There is a difference though between what the Algerians attempted in the 1950s to what was happening in Iraq in the mid-2000s following the American invasion. While the former was fueled by nationalism, the latter had a strong religious overtone, but the methods used by both were the same.
Many ‘film-literate’ observers in India love to mention The Battle of Algiers whenever someone mentions any struggle in any corner of the world where a textbook oppressor – read State - is out there to thwart the ideal Davids – read anyone who feels their voice is suppressed – but most of them simply refuse to see how the film was designed as a created documentary to elicit just that kind of reaction. In her review of the film when it first released in 1960, Pauline Kael wrote in the New Yorker: “The burning passion of Pontecorvo acts directly on your emotions. He is the most dangerous kind of Marxist: a Marxist poet”.

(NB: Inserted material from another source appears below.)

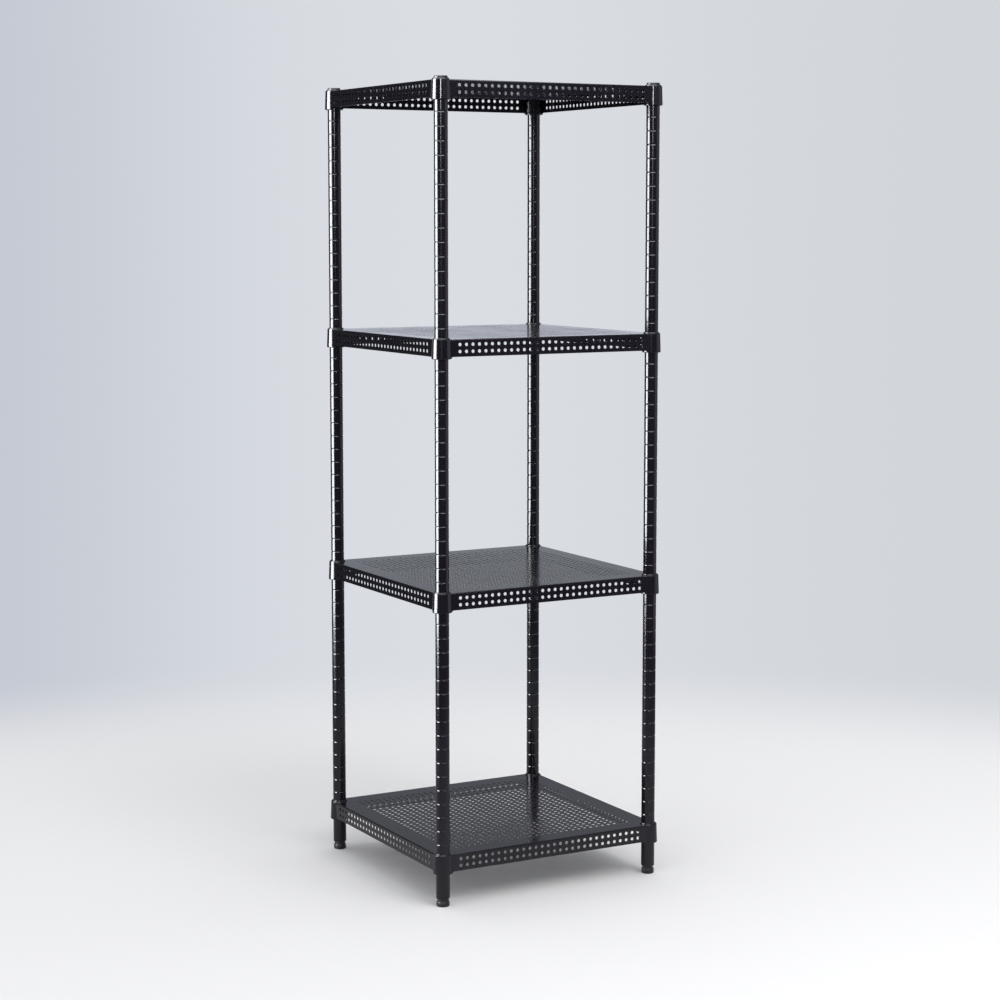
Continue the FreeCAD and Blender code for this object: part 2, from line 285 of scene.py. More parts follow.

Moreover, in an Indian context and especially naming the elephant in the room, Kashmir, the analogy is completely flawed for the simple reason that here both parties are on the same side. Irrespective of what someone would like to believe, factually India has not occupied Kashmir and therefore the ‘protests’ are not a struggle for freedom.
The Battle of Algiers compels you into believing that the FLN’s methods are the only way to freedom and the manner in which it opts not to focus beyond a point on their own torture of the Harkis or ignores the struggle between the FLN and other anti-French factions for control of the revolution is something that one can also see in Haider (2014). Vishal Bhardwaj’s Haider transports Hamlet to Kashmir to tell the story of a tormented young man Haider (Shahid Kapoor) but his screenplay, written in collaboration with Basharat Peer, does not include even a slight hint of the anguish of the Kashmiri Pandits or the hard choices that the Army has to make. As a writer Peer, someone who constantly questions his Indian identity and calls it a “matter of dispute”, says that he did not want to do tokenism by writing about Pandits in Haider as giving 10 minutes to that story in the film “would have been an insult.”
The film is his point of view and he has every right to believe what he believes but like The Battle of Algiers, where even after fifty years the viewer somewhere cannot help but feel that FNL were the only troubled souls, many out there think Haider is what happens in Kashmir. The power of the moving image attains a whole new meaning with films like The Battle of Algiers and even though it might just be half-truth the fact that they are often mistaken to be the whole truth only cements that.
The Battle of Algiers turns 50 this month.